Did you miss it? Something went wrong. You need to explain yourself.

It doesn't matter if the work was excellent. It doesn't matter if the team learned something valuable along the way. If the date slipped, the narrative is failure.

"We shipped the best version of the feature we've ever built. Two weeks late. The only thing anyone talked about was the two weeks."

The guess that ages instantly

The deeper problem is that estimates are at their worst when they're made - which is exactly when they're asked for.

At the start of a project, you know the least. You haven't discovered the edge cases, the dependencies, the things that seemed simple but aren't. You're guessing with the least information you'll ever have.

And yet that guess - made on day one - becomes the number everyone tracks against for weeks or months.

Within days of starting, the estimate is already wrong. But it lives on. It sits on a Gantt chart. It gets reported upward. It becomes the thing the team is measured by.

The time spent producing the guess? Wasted almost immediately.

What the deadline actually measures

Here's what a deadline tells you:

  • Whether the team guessed correctly at the start
  • Whether nothing unexpected happened
  • Whether scope stayed exactly the same

Here's what it doesn't tell you:

  • Whether the work was any good
  • Whether it solved the right problem
  • Whether the team is in a healthy, sustainable rhythm

In other words, deadlines measure the accuracy of a guess - not the quality of the work.

A different approach

What if instead of guessing when something will be done, you focused on making the work clear enough that progress speaks for itself?

That's what Argile Focus does.

Small work, visible progress

Every Focus is broken into small Actions - each one sized for a coffee break or a deep morning. When the work is small, there's no need to guess how long the whole thing will take. You can see how much is left.

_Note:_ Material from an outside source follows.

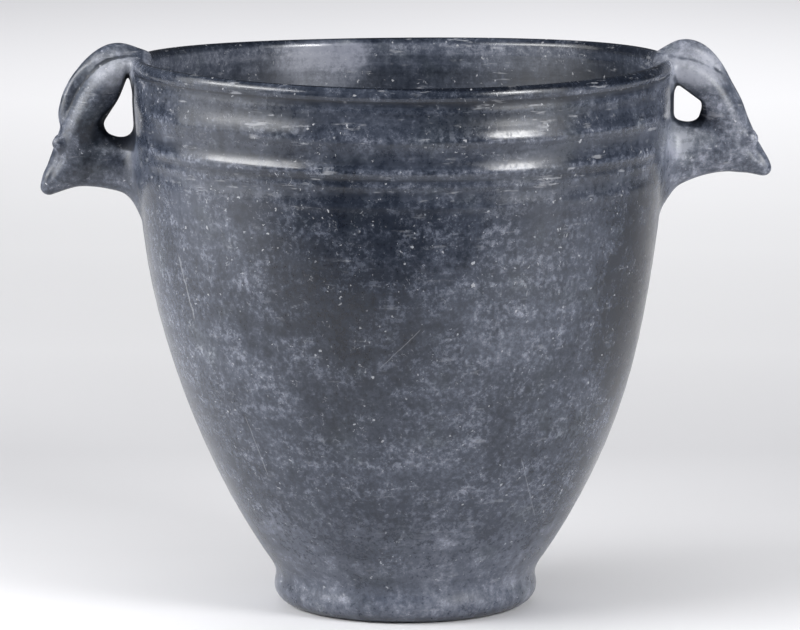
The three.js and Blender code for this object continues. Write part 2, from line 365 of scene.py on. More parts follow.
def roll(out, y, z, stations, upright=False):
    """How far each point lies from a roll of clay, less than 0 inside it.
    An upright roll is sliced straight up and down, instead of square to its own line."""
    past_an_end = 1e3  # a place beyond a slice's ends belongs to another slice
    line = smooth_line(stations)
    best = np.full(out.shape, np.inf)
    apart, along, deep, wide = (np.zeros(out.shape) for _ in range(4))
    for a, b in zip(line, line[1:]):
        run = np.array([1.0, 0.0]) if upright else (b - a)[:2] / np.linalg.norm((b - a)[:2])
        length = (b[0] - a[0]) if upright else np.linalg.norm((b - a)[:2])
        place = (out - a[0]) * run[0] + (z - a[1]) * run[1]
        part = np.clip(place / length, 0, 1)
        middle_out = a[0] + (b[0] - a[0]) * part
        middle_z = a[1] + (b[1] - a[1]) * part
        off_out, off_z = out - middle_out, z - middle_z
        if upright:
            gap = np.abs(place - part * length) * past_an_end + np.abs(off_z)
        else:
            gap = np.hypot(off_out, off_z)
        nearer = gap < best
        best = np.where(nearer, gap, best)
        side = off_z if upright else off_z * run[0] - off_out * run[1]
        apart = np.where(nearer, side, apart)
        along = np.where(nearer, place - part * length, along)
        deep = np.where(nearer, a[2] + (b[2] - a[2]) * part, deep)
        wide = np.where(nearer, a[3] + (b[3] - a[3]) * part, wide)
    apart, along, deep, wide = (field[:, None, :] for field in (apart, along, deep, wide))
    blunt = np.minimum(deep, wide)
    size = np.sqrt((apart / deep) ** 2 + (y / wide) ** 2 + (along / blunt) ** 2) + 1e-6
    steep = np.sqrt((apart / deep**2) ** 2 + (y / wide**2) ** 2 + (along / blunt**2) ** 2) / size + 1e-6
    return np.clip((size - 1) / steep, -9, 30)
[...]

Three Actions done, two remaining. That's not an estimate - it's a fact.

Clarity over prediction

Instead of asking "when will this be done?", Argile Focus asks "is this work clear enough to start?" The Clarity Meter tracks how well-defined your Focus is - Outcomes, Conditions, Boundaries, Actions - before anyone begins.

Work that starts clear finishes faster. Not because of pressure, but because there's no ambiguity to slow things down.

Progress measured in real work

In Argile Focus, progress is the sum of completed Actions. Not a percentage pulled from a project manager's instinct. Not a bar chart that moves when someone updates a status field.

When an Action is done, it's done. The remaining work is whatever Actions are left. Simple, honest, and visible to everyone.

What this changes

When you stop measuring teams by whether they hit an arbitrary date, something shifts:

  • People stop padding estimates - because there's nothing to pad
  • Teams stop hiding problems - because falling behind is visible and normal, not a failure
  • Quality goes up - because the goal is delivering the Outcome, not racing a clock
  • Everyone feels better - because the work speaks for itself

The bottom line

Deadlines aren't evil. Sometimes external constraints are real, and dates matter.

But using them as the primary measure of a team's success? That's where things go wrong. It turns thoughtful work into a race, and it punishes teams for being honest about what they don't yet know.

Argile Focus offers a different path: make the work small, make it clear, and let progress be measured by what's actually been delivered - not by how well someone guessed six weeks ago.